EXERCISE DIRECTIONS
Everything from the first line to the line containing "stud_radius = 1.2; // [1:0.1:1.4]" is to be repeated exactly; nothing past it.

-------- RAW DATA

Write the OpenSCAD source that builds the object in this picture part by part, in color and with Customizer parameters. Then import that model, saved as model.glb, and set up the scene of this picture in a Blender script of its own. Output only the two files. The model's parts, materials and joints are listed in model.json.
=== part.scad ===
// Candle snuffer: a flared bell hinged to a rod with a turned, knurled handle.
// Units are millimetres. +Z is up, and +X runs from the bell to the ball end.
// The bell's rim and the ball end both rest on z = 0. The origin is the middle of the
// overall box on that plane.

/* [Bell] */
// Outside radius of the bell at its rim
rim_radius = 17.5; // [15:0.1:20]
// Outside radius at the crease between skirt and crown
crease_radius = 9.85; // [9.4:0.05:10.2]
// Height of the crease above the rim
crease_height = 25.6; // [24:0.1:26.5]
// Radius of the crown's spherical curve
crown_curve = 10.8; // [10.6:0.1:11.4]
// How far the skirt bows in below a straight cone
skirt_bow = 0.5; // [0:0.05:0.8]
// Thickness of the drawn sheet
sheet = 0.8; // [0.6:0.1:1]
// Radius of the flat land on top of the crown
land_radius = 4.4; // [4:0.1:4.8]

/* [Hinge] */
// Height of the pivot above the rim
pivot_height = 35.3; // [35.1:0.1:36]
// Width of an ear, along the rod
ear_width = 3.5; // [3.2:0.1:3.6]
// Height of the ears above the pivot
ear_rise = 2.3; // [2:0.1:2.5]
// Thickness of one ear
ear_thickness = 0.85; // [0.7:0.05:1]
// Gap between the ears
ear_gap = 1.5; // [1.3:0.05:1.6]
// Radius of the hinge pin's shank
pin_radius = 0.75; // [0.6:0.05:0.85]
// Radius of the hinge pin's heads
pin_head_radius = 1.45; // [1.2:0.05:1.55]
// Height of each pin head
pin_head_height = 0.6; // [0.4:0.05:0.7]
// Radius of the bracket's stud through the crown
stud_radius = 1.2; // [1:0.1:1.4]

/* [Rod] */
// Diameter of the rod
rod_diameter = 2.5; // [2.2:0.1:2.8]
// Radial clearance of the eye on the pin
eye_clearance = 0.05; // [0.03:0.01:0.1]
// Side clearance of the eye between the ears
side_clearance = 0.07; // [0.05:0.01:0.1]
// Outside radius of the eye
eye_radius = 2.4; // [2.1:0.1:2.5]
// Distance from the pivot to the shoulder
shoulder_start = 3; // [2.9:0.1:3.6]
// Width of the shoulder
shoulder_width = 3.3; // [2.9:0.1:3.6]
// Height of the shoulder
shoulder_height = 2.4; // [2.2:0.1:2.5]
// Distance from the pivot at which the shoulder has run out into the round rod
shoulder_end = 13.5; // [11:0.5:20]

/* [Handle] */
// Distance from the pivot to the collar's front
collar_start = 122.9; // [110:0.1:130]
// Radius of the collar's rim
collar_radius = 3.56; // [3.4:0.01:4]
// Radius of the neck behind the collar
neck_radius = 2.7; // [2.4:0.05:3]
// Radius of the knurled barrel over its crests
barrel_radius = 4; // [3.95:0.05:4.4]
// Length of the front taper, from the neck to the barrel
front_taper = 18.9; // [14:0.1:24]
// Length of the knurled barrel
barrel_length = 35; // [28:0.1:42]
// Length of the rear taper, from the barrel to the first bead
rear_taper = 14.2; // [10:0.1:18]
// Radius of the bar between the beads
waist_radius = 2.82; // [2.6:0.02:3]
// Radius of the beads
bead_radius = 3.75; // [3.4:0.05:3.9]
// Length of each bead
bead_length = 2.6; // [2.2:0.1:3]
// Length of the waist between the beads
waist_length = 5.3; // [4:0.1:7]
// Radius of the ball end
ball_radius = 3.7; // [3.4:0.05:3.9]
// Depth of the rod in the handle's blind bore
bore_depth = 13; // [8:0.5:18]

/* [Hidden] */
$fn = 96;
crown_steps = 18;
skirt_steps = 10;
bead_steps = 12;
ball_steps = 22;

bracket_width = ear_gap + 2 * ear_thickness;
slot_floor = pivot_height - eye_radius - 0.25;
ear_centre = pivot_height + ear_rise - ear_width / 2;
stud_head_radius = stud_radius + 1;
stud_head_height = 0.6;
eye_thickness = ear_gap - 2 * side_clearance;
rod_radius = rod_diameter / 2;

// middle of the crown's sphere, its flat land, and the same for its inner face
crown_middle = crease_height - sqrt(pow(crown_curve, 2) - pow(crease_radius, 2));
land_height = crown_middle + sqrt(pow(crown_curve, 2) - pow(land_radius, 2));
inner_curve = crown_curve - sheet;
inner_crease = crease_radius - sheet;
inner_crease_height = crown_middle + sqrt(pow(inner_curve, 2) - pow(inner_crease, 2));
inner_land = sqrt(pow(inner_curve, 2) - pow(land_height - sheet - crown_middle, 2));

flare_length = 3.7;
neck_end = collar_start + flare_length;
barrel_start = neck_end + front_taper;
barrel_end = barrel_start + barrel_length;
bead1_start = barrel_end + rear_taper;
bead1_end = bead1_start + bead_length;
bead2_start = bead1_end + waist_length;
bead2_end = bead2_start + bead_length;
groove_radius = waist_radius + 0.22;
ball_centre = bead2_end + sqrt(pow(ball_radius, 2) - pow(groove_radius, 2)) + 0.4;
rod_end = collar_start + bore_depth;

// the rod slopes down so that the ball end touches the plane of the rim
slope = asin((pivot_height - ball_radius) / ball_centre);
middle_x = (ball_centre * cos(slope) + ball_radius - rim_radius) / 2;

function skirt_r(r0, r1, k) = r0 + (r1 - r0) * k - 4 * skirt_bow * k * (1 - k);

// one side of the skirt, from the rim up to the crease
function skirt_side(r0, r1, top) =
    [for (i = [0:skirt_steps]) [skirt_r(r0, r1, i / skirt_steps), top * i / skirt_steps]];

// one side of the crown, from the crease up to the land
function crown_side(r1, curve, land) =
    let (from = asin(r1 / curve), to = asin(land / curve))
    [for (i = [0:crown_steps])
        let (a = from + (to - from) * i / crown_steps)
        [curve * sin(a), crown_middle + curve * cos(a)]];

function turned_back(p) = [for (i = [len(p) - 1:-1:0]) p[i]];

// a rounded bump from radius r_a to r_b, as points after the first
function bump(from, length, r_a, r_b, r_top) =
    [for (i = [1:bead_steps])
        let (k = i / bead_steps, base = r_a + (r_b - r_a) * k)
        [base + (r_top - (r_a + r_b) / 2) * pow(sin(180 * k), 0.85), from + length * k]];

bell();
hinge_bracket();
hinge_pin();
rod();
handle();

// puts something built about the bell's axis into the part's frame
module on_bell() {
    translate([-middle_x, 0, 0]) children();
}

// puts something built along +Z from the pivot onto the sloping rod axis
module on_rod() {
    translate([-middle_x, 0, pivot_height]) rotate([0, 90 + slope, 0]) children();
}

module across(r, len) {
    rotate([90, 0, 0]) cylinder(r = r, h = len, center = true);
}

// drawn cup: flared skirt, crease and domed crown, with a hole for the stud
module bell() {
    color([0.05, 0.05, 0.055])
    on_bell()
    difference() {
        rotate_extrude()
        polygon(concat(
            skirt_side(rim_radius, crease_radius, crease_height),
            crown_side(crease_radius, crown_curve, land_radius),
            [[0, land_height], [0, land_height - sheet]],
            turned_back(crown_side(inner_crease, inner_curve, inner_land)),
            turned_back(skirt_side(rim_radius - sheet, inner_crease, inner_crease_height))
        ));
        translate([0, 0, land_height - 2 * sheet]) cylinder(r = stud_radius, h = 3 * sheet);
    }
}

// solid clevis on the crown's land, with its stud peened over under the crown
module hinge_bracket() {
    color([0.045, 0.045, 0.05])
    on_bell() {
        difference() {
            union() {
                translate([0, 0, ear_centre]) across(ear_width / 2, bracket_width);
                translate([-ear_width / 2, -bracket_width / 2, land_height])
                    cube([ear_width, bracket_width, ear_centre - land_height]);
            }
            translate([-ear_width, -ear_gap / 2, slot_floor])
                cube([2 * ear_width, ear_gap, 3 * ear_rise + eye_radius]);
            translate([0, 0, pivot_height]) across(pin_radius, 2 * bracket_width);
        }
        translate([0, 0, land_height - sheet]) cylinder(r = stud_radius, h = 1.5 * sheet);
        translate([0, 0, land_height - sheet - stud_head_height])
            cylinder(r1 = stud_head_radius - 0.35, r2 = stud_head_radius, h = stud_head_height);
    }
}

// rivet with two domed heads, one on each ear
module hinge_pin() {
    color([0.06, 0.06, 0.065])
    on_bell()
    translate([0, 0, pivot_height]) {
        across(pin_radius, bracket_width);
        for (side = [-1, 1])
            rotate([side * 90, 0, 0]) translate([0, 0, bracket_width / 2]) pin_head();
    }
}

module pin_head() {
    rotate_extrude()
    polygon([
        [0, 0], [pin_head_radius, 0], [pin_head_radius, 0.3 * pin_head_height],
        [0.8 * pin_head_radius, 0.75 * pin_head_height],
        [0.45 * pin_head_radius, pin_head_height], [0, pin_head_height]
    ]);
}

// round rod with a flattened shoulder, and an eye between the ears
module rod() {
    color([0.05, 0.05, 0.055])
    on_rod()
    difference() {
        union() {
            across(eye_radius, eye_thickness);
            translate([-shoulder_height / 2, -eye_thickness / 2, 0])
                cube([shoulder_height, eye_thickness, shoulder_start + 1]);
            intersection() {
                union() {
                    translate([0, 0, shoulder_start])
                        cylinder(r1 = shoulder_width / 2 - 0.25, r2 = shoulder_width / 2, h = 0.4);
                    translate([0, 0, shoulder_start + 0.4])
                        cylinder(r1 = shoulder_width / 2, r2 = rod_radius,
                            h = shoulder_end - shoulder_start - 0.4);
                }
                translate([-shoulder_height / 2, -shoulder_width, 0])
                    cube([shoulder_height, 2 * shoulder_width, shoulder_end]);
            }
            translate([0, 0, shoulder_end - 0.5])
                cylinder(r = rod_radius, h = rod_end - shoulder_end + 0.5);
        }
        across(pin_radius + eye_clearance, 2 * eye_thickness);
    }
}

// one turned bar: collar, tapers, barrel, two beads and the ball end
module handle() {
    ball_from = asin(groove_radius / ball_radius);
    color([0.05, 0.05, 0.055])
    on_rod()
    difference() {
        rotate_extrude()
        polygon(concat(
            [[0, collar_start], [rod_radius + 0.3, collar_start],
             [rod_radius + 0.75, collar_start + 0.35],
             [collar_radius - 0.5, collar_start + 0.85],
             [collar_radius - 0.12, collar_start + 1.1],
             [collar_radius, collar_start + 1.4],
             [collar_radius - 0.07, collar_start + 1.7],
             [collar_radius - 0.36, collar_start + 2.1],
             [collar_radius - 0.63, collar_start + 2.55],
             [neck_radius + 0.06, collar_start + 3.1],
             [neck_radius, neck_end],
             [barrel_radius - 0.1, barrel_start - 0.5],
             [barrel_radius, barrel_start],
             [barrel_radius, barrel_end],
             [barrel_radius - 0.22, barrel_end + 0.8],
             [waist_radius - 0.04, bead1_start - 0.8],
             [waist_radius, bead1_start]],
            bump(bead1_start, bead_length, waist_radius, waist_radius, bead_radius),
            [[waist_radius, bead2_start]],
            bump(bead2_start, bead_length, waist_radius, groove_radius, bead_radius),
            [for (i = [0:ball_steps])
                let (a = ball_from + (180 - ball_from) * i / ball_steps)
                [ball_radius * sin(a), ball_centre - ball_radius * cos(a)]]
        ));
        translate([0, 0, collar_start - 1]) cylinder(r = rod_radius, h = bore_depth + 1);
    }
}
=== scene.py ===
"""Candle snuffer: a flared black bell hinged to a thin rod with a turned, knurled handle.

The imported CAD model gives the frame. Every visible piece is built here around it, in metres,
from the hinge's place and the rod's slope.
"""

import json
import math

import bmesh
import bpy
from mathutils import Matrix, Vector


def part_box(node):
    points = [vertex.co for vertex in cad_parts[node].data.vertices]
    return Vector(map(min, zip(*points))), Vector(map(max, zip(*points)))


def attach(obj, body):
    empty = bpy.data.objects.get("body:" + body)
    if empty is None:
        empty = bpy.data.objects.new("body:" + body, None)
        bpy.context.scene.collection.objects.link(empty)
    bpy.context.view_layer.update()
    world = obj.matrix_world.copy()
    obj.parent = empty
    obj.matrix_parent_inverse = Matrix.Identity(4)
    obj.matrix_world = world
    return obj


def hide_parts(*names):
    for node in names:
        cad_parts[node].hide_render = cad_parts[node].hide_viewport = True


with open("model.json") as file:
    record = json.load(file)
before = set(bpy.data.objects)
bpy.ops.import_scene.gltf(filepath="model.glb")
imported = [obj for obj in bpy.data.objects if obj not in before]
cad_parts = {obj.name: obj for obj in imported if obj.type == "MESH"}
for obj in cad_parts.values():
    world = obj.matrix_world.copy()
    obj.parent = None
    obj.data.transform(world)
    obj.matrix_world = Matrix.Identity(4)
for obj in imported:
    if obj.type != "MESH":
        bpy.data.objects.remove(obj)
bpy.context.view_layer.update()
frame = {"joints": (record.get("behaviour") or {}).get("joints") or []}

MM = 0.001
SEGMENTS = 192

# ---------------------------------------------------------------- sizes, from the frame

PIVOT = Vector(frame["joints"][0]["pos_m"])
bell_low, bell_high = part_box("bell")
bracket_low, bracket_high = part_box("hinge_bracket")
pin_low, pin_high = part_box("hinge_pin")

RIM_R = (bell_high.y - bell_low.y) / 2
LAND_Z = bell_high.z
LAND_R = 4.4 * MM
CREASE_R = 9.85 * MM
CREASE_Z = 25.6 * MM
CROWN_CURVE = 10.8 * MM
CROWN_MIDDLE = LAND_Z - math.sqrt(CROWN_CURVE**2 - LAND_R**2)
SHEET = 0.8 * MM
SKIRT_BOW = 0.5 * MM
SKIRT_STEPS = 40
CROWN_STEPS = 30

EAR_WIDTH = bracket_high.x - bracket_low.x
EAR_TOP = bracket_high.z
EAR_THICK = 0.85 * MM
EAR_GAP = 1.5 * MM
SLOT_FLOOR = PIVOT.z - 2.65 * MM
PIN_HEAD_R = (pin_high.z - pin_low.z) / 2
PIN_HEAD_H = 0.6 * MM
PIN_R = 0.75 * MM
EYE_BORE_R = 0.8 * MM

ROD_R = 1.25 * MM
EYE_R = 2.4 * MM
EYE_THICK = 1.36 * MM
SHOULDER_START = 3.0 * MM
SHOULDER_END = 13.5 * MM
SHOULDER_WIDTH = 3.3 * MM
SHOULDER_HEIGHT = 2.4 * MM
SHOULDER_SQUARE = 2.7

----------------

COMPLETE RESPONSE
Write the OpenSCAD source that builds the object in this picture part by part, in color and with Customizer parameters. Then import that model, saved as model.glb, and set up the scene of this picture in a Blender script of its own. Output only the two files. The model's parts, materials and joints are listed in model.json.
=== part.scad ===
// Candle snuffer: a flared bell hinged to a rod with a turned, knurled handle.
// Units are millimetres. +Z is up, and +X runs from the bell to the ball end.
// The bell's rim and the ball end both rest on z = 0. The origin is the middle of the
// overall box on that plane.

/* [Bell] */
// Outside radius of the bell at its rim
rim_radius = 17.5; // [15:0.1:20]
// Outside radius at the crease between skirt and crown
crease_radius = 9.85; // [9.4:0.05:10.2]
// Height of the crease above the rim
crease_height = 25.6; // [24:0.1:26.5]
// Radius of the crown's spherical curve
crown_curve = 10.8; // [10.6:0.1:11.4]
// How far the skirt bows in below a straight cone
skirt_bow = 0.5; // [0:0.05:0.8]
// Thickness of the drawn sheet
sheet = 0.8; // [0.6:0.1:1]
// Radius of the flat land on top of the crown
land_radius = 4.4; // [4:0.1:4.8]

/* [Hinge] */
// Height of the pivot above the rim
pivot_height = 35.3; // [35.1:0.1:36]
// Width of an ear, along the rod
ear_width = 3.5; // [3.2:0.1:3.6]
// Height of the ears above the pivot
ear_rise = 2.3; // [2:0.1:2.5]
// Thickness of one ear
ear_thickness = 0.85; // [0.7:0.05:1]
// Gap between the ears
ear_gap = 1.5; // [1.3:0.05:1.6]
// Radius of the hinge pin's shank
pin_radius = 0.75; // [0.6:0.05:0.85]
// Radius of the hinge pin's heads
pin_head_radius = 1.45; // [1.2:0.05:1.55]
// Height of each pin head
pin_head_height = 0.6; // [0.4:0.05:0.7]
// Radius of the bracket's stud through the crown
stud_radius = 1.2; // [1:0.1:1.4]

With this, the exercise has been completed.